→ INSTRUCTIONS FOR THE TASK: Both end lines count: copy exactly from the line that contains "front_reach = make_strap().optimalBoundingBox(False).XMax" to the line that contains "obj.matrix_parent_inverse = Matrix.Identity(4)", and only those lines.

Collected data

§

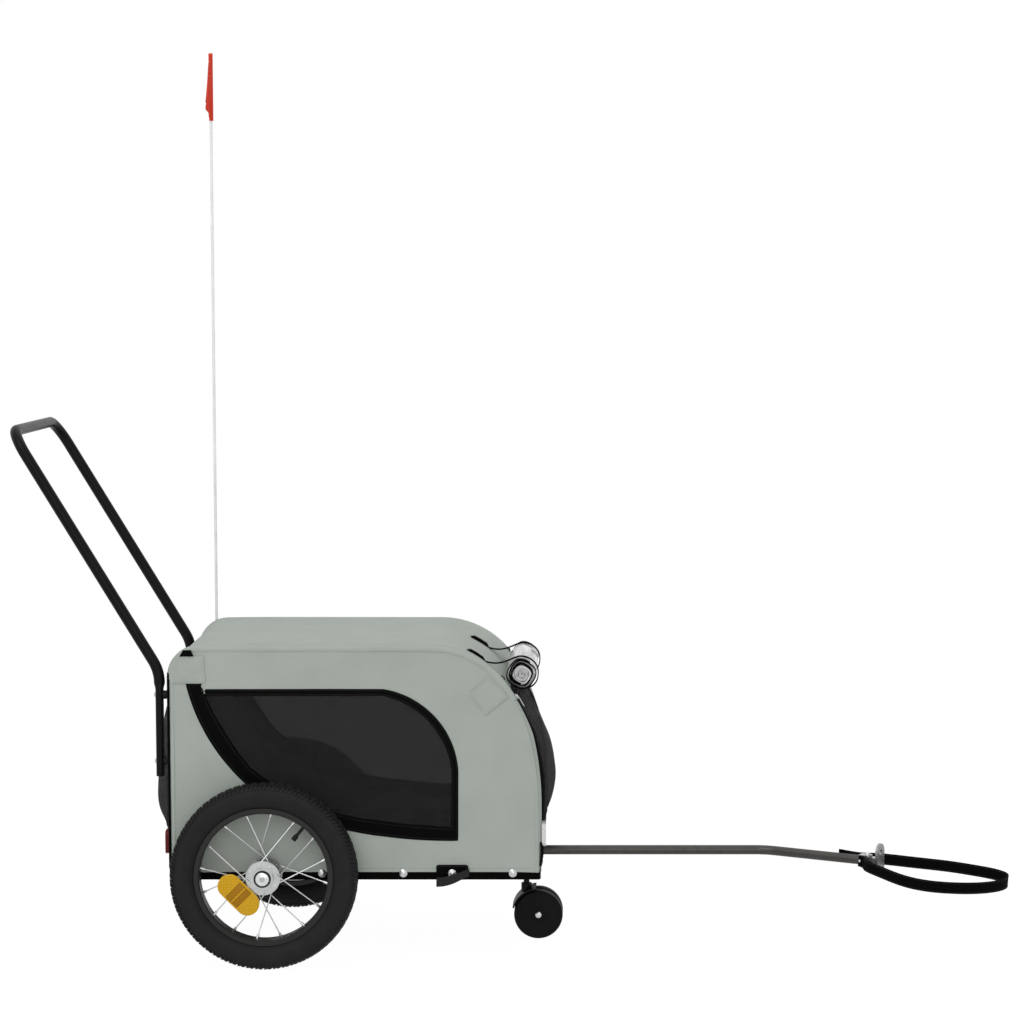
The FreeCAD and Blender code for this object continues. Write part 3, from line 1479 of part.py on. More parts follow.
keep("strap_rivets", make_strap_rivets())
keep("caster_bracket", make_caster_bracket())
keep("caster_housing", make_caster_housing())
keep("caster_wheels", make_caster_wheels())
keep("caster_axle_bolt", make_caster_bolt())

front_reach = make_strap().optimalBoundingBox(False).XMax
shift = -(rear_reach + front_reach) / 2
for name, shapes in models.items():
    moved = []
    for shape in shapes:
        for solid in shape.Solids:
            copy = solid.copy()
            copy.translate(AXIS_X * shift)
            moved.append(copy)
    whole = moved[0] if len(moved) == 1 else Part.makeCompound(moved)
    whole.exportStep("parts/" + name + ".step")
    bounds = whole.optimalBoundingBox(False)
    print("%-22s solids %2d valid %s volume %9.0f  x %7.1f %7.1f  y %7.1f %7.1f  z %7.1f %7.1f" % (
        name, len(moved), whole.isValid(), whole.Volume, bounds.XMin, bounds.XMax,
        bounds.YMin, bounds.YMax, bounds.ZMin, bounds.ZMax))
print("nodes", len(models), "axle line at x = %.3f" % shift)
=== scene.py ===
import bisect
import math

import bmesh
import bpy
from mathutils import Matrix, Vector, noise


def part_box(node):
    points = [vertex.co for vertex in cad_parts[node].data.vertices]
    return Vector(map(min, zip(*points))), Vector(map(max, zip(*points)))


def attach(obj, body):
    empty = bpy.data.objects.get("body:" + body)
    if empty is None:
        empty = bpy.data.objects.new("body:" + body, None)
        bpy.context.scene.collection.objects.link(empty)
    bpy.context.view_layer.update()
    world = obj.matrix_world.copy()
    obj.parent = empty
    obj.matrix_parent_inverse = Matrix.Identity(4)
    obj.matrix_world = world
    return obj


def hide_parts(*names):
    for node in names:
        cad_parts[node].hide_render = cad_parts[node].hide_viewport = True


# Looks of the pet bike trailer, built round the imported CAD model.
# Places are in millimetres from the wheel axle line, the middle plane and the ground;
# at() turns them into metres in the model's own axes.
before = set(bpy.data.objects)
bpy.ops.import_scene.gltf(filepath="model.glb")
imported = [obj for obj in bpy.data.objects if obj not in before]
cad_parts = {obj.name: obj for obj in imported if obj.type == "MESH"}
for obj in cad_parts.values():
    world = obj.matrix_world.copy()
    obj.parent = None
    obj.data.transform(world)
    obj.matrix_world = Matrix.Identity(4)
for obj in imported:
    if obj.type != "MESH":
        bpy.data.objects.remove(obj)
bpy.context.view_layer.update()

MM = 0.001
AXLE_LINE = -401.576
# Points closer than this are one point
WELD = 0.00001


def at(x, y, z):
    return Vector(((AXLE_LINE + x) * MM, y * MM, z * MM))


def sine(degrees):
    return math.sin(math.radians(degrees))


def cosine(degrees):
    return math.cos(math.radians(degrees))


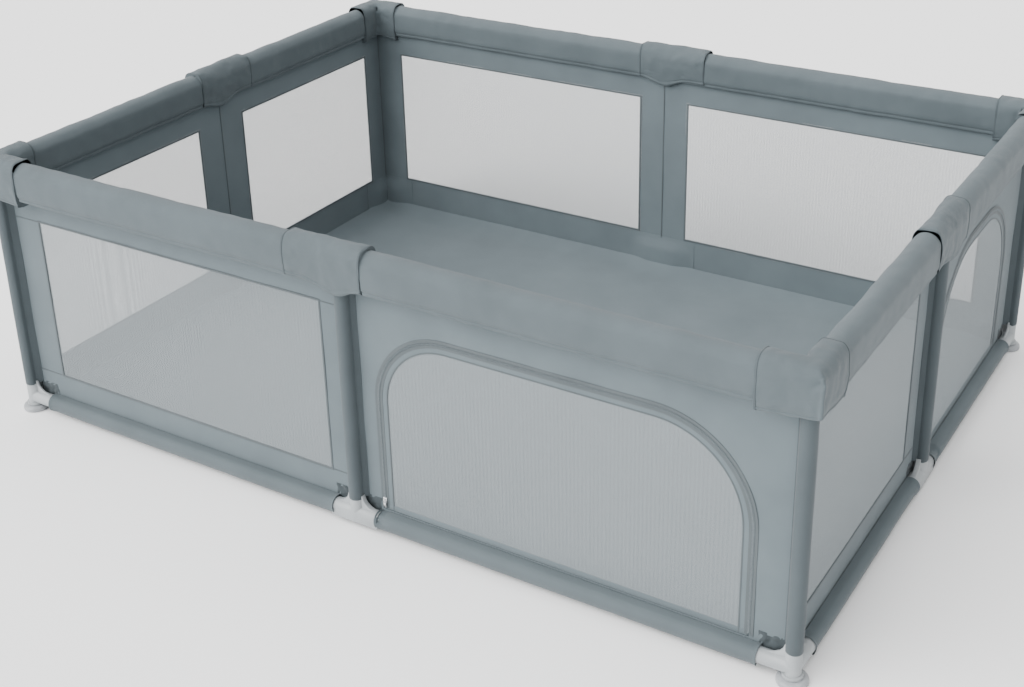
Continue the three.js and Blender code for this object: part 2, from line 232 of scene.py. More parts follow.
def tint(nodes, links, value, dark, light):
    """Colours the material between two tones."""
    ramp = nodes.new("ShaderNodeValToRGB")
    ramp.color_ramp.elements[0].color = (*dark, 1)
    ramp.color_ramp.elements[1].color = (*light, 1)
    links.new(value, ramp.inputs[0])
    links.new(ramp.outputs[0], nodes["Principled BSDF"].inputs["Base Color"])


def emboss(nodes, links, height, strength, distance):
    """Raises the surface a little by that height."""
    raised = node(nodes, "ShaderNodeBump", Strength=strength, Distance=distance)
    links.new(height, raised.inputs["Height"])
    links.new(raised.outputs[0], nodes["Principled BSDF"].inputs["Normal"])


STITCH_HALF, STITCH_PITCH = 0.0006, 0.0038  # half the width of a sewn line, and one stitch


def woven(name, dark, light, pitch=0.0016, bump=0.35, stitches=None):
    """Plain weave: crossing threads, a little uneven in tone, with a soft sheen. Stitches gives the height of a
    sewn line."""
    material, nodes, links = nodes_of(name)
    shader = nodes["Principled BSDF"]
    shader.inputs["Roughness"].default_value = 0.82
    shader.inputs["Sheen Weight"].default_value = 0.12
    shader.inputs["Sheen Roughness"].default_value = 0.45
    shader.inputs["Specular IOR Level"].default_value = 0.3
    place = nodes.new("ShaderNodeTexCoord").outputs["Object"]
    split = nodes.new("ShaderNodeSeparateXYZ")
    links.new(place, split.inputs[0])
    across = math_node(nodes, links, "ADD", split.outputs["X"], split.outputs["Y"])
    slant = math_node(nodes, links, "SUBTRACT", split.outputs["Y"], split.outputs["X"])
    up = math_node(nodes, links, "ADD", split.outputs["Z"], slant)
    warp, weft = wave(nodes, links, across, pitch), wave(nodes, links, up, pitch)
    weave = math_node(nodes, links, "MULTIPLY", warp, weft)
    patches = math_node(nodes, links, "SUBTRACT", noise(nodes, links, place, 7.0, 3.0, 0.55), 0.5)
    fibres = math_node(nodes, links, "SUBTRACT", noise(nodes, links, place, 900.0, 2.0), 0.5)
    tone = math_node(nodes, links, "MULTIPLY_ADD", weave, 0.10, 0.5)
    tone = math_node(nodes, links, "MULTIPLY_ADD", patches, 0.9, tone)
    tone = math_node(nodes, links, "MULTIPLY_ADD", fibres, 0.35, tone)
    height = weave
    if stitches:
        # The sewn line is painted darker as painted shade in its pressed crease, with lighter thread stitches
        # over it.
        on_line = math_node(nodes, links, "COMPARE", split.outputs["Z"], stitches, STITCH_HALF)
        thread = math_node(nodes, links, "GREATER_THAN", wave(nodes, links, across, STITCH_PITCH), -0.55)
        sewn = math_node(nodes, links, "MULTIPLY", on_line, thread)
        tone = math_node(nodes, links, "MULTIPLY_ADD", on_line, -0.55, tone)
        tone = math_node(nodes, links, "MULTIPLY_ADD", sewn, 0.75, tone)
        height = math_node(nodes, links, "MULTIPLY_ADD", sewn, 2.0, weave)
    tint(nodes, links, tone, dark, light)
    emboss(nodes, links, height, bump, 0.0003)
    return material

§

→ EXERCISE RESULT:
front_reach = make_strap().optimalBoundingBox(False).XMax
shift = -(rear_reach + front_reach) / 2
for name, shapes in models.items():
    moved = []
    for shape in shapes:
        for solid in shape.Solids:
            copy = solid.copy()
            copy.translate(AXIS_X * shift)
            moved.append(copy)
    whole = moved[0] if len(moved) == 1 else Part.makeCompound(moved)
    whole.exportStep("parts/" + name + ".step")
    bounds = whole.optimalBoundingBox(False)
    print("%-22s solids %2d valid %s volume %9.0f  x %7.1f %7.1f  y %7.1f %7.1f  z %7.1f %7.1f" % (
        name, len(moved), whole.isValid(), whole.Volume, bounds.XMin, bounds.XMax,
        bounds.YMin, bounds.YMax, bounds.ZMin, bounds.ZMax))
print("nodes", len(models), "axle line at x = %.3f" % shift)
=== scene.py ===
import bisect
import math

import bmesh
import bpy
from mathutils import Matrix, Vector, noise


def part_box(node):
    points = [vertex.co for vertex in cad_parts[node].data.vertices]
    return Vector(map(min, zip(*points))), Vector(map(max, zip(*points)))


def attach(obj, body):
    empty = bpy.data.objects.get("body:" + body)
    if empty is None:
        empty = bpy.data.objects.new("body:" + body, None)
        bpy.context.scene.collection.objects.link(empty)
    bpy.context.view_layer.update()
    world = obj.matrix_world.copy()
    obj.parent = empty
    obj.matrix_parent_inverse = Matrix.Identity(4)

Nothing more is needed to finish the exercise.